» Your task:
Say only how many lines contain the word "code".

» Task inputs:

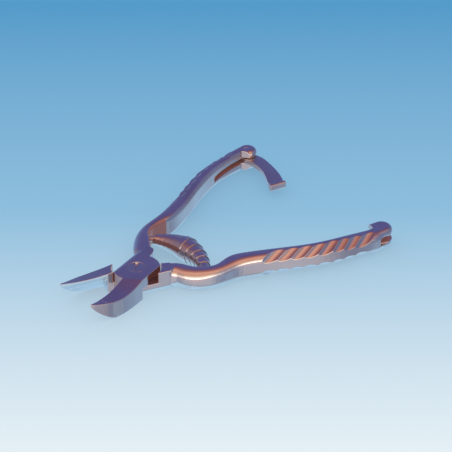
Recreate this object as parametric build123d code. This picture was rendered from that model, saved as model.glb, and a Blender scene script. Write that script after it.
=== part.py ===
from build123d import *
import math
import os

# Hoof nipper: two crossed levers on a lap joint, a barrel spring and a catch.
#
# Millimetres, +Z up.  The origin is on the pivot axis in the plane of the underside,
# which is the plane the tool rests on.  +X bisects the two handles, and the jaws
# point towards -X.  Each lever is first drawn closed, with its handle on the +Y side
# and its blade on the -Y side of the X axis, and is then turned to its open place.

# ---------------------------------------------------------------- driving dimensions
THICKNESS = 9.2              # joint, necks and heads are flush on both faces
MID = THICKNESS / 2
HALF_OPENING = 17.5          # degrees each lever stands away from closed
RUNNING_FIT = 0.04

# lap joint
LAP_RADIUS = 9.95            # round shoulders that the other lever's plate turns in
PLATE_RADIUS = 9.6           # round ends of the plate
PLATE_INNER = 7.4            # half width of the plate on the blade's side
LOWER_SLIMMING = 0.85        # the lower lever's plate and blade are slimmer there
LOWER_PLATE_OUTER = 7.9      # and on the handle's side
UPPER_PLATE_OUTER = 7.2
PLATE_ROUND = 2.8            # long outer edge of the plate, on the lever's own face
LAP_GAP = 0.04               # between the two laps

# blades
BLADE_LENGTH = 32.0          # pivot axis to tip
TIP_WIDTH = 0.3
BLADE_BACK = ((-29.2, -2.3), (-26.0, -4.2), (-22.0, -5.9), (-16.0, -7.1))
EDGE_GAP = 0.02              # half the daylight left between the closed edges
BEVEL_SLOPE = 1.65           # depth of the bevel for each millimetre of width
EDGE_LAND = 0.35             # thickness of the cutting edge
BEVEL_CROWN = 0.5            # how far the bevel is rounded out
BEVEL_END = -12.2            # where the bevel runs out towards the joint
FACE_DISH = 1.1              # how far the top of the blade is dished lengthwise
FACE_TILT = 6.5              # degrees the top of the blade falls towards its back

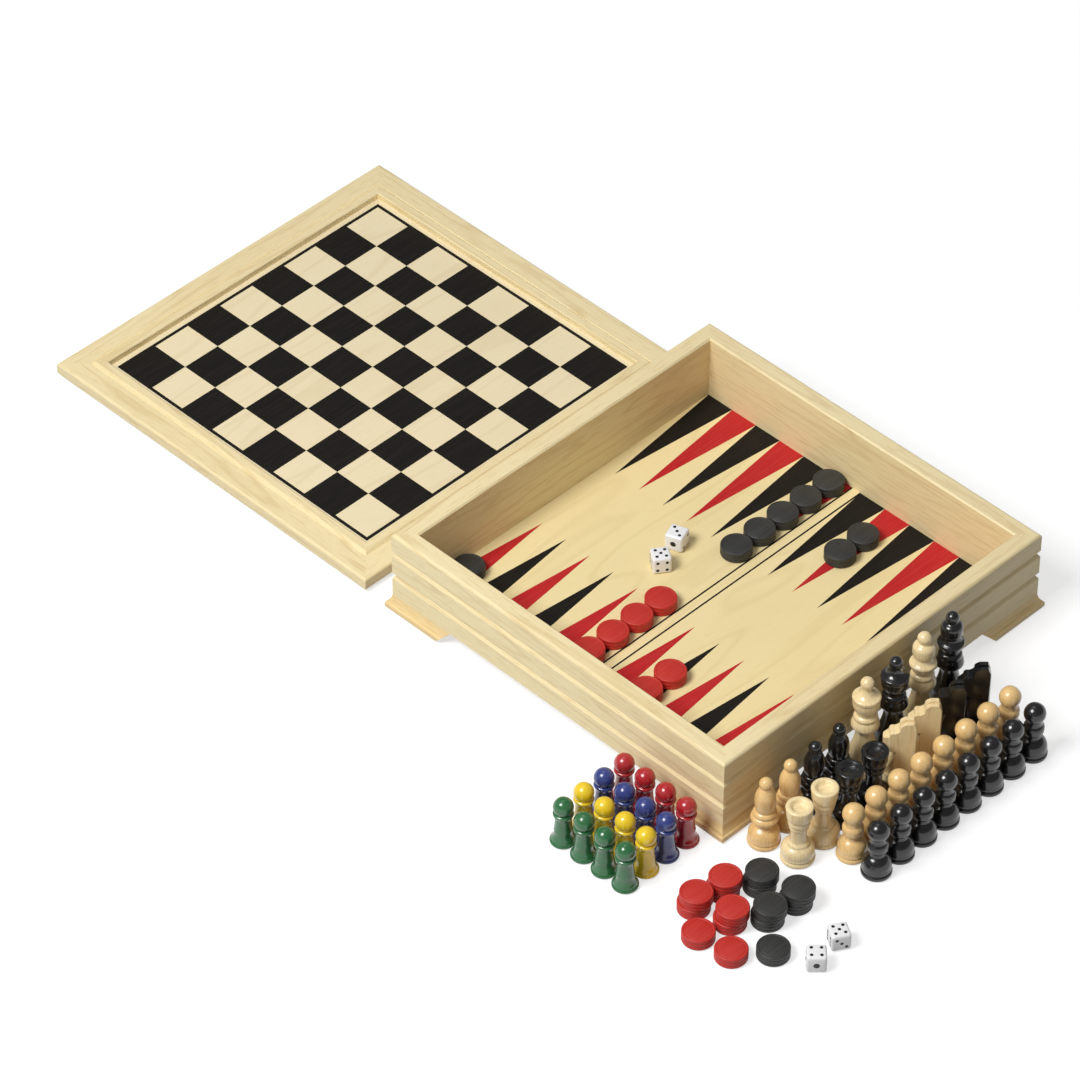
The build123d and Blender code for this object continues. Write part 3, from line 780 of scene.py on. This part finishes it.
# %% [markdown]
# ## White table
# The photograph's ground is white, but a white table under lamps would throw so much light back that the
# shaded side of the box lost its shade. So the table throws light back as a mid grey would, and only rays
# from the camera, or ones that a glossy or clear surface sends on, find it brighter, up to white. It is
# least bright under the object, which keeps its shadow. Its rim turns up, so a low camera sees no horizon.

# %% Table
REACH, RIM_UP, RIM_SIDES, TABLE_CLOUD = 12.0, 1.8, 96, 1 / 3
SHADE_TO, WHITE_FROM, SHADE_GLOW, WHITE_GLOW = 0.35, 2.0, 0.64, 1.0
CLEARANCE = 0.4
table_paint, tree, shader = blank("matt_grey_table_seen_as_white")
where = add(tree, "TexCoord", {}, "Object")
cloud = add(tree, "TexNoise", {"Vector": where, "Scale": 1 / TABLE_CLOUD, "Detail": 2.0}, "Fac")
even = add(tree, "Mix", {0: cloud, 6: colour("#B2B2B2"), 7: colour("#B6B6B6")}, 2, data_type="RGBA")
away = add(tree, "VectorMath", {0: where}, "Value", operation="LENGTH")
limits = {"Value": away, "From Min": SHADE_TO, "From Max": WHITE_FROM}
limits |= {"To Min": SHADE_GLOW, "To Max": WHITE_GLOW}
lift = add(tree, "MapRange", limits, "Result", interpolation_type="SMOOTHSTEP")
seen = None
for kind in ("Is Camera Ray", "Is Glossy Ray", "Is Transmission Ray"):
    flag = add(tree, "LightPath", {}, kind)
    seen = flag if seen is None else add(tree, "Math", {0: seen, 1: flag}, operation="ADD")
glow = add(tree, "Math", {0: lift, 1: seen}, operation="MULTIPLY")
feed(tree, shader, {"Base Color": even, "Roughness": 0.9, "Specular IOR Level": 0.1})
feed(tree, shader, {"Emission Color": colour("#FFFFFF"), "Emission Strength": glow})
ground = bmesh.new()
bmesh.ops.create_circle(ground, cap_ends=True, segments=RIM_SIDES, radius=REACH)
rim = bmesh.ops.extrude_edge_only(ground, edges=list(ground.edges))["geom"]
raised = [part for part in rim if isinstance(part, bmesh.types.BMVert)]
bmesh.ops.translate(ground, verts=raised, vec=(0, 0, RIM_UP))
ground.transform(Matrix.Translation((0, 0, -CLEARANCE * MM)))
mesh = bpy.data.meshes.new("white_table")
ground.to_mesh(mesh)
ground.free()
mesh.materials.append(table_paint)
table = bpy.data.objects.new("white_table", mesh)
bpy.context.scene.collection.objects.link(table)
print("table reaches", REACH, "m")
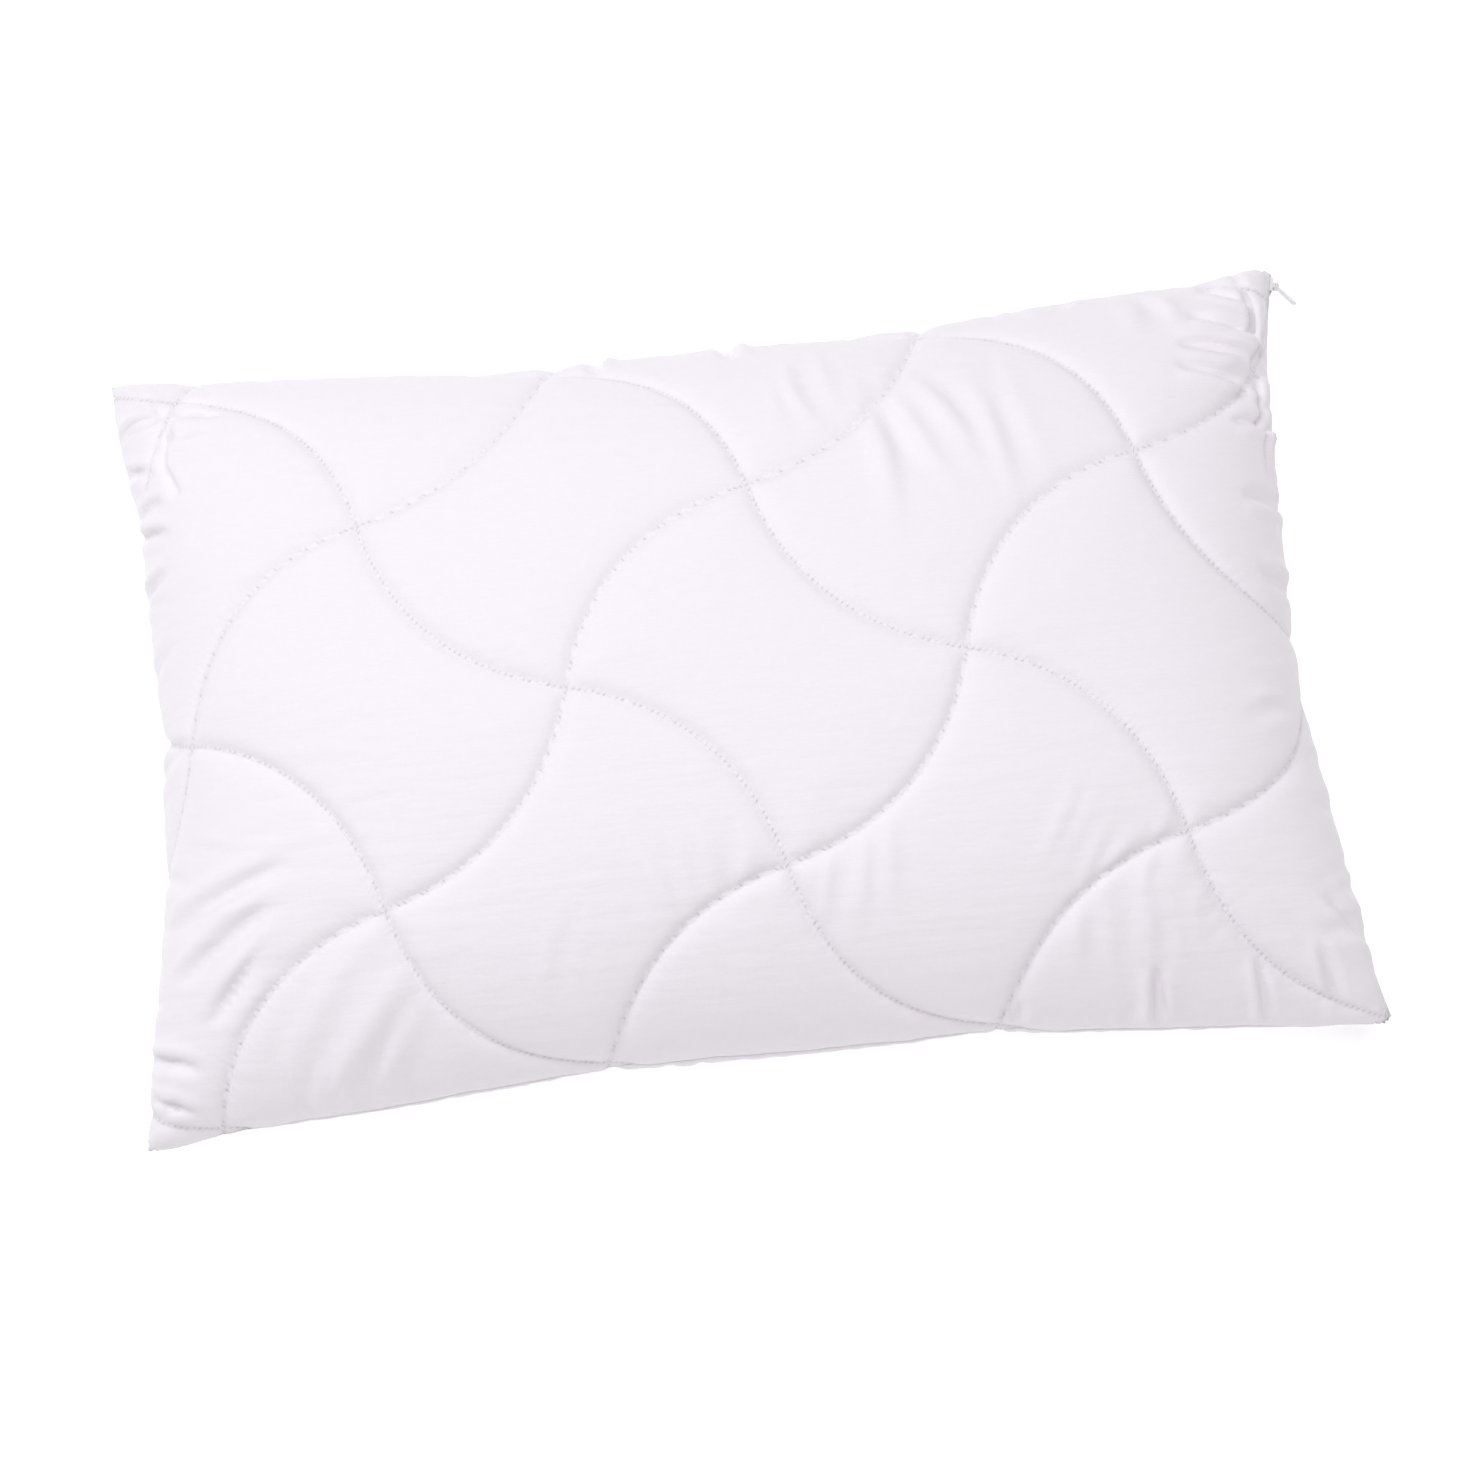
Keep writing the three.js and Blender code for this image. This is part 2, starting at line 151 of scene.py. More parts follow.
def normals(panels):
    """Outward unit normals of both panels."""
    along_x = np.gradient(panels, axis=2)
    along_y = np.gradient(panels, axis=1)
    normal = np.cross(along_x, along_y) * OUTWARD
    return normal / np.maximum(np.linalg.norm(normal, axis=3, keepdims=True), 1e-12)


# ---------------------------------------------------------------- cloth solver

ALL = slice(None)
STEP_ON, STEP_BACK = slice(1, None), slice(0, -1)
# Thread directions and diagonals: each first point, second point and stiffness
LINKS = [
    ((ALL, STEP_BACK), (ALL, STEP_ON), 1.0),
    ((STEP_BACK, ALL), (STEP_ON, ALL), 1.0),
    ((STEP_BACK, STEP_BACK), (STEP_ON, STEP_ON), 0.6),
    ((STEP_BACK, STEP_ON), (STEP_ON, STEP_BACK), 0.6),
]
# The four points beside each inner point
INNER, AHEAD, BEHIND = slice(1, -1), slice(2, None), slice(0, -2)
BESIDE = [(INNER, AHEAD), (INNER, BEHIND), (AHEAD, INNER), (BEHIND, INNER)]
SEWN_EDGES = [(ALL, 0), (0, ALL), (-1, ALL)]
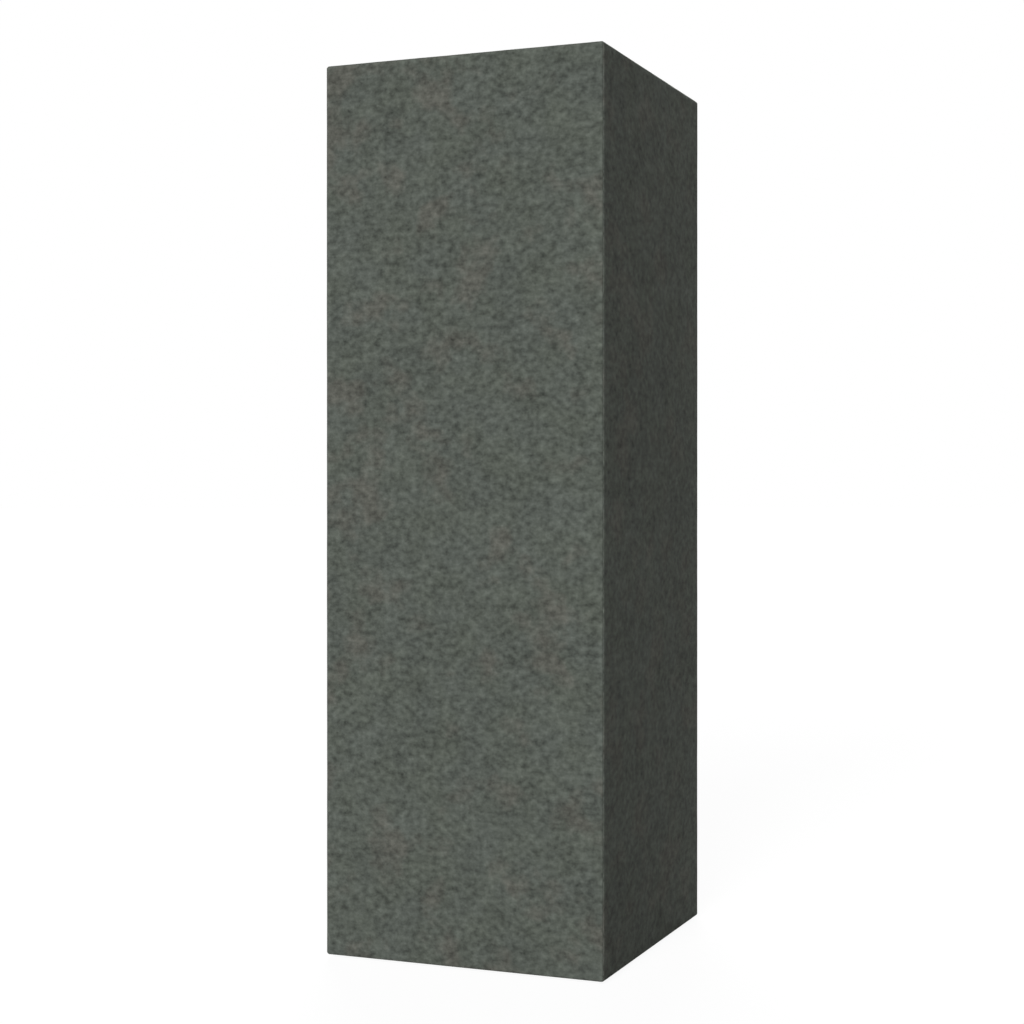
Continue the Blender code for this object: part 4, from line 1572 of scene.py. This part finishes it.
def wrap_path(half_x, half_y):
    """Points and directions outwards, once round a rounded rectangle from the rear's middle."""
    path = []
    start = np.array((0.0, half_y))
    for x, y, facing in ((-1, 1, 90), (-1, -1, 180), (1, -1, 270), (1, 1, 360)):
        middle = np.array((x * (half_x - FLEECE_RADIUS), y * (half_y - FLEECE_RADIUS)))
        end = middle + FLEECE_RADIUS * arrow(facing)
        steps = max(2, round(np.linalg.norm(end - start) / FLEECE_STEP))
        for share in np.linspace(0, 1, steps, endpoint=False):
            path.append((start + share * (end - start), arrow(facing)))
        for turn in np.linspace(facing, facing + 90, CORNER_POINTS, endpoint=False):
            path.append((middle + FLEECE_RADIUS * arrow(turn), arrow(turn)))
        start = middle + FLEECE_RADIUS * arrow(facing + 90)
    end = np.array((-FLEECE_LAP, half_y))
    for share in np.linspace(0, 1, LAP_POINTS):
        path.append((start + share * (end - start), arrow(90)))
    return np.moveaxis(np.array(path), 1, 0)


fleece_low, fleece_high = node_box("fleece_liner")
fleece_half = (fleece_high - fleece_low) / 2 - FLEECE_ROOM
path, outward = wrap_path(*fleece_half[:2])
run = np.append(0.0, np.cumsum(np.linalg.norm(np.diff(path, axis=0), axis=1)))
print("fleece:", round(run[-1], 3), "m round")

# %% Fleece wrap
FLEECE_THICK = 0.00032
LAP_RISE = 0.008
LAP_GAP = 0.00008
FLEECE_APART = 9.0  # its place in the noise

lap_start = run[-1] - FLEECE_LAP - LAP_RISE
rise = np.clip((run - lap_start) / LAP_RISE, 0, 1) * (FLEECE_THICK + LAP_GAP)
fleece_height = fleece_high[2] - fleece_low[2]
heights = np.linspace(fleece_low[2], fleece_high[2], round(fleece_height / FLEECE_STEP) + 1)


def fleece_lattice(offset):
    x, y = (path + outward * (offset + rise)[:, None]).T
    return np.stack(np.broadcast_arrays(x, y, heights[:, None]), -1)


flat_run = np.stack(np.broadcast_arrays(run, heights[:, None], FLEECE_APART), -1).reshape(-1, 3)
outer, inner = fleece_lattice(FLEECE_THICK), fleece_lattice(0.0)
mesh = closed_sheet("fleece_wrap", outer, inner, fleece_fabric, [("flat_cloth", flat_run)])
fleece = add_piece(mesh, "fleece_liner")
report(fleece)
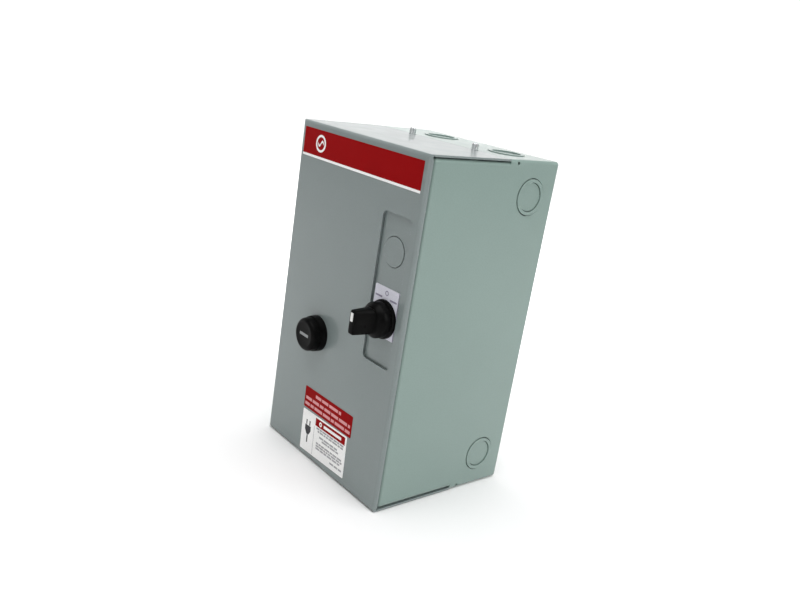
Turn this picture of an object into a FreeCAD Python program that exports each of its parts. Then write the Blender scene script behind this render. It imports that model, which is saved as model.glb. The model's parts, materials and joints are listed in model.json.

» Written response:
4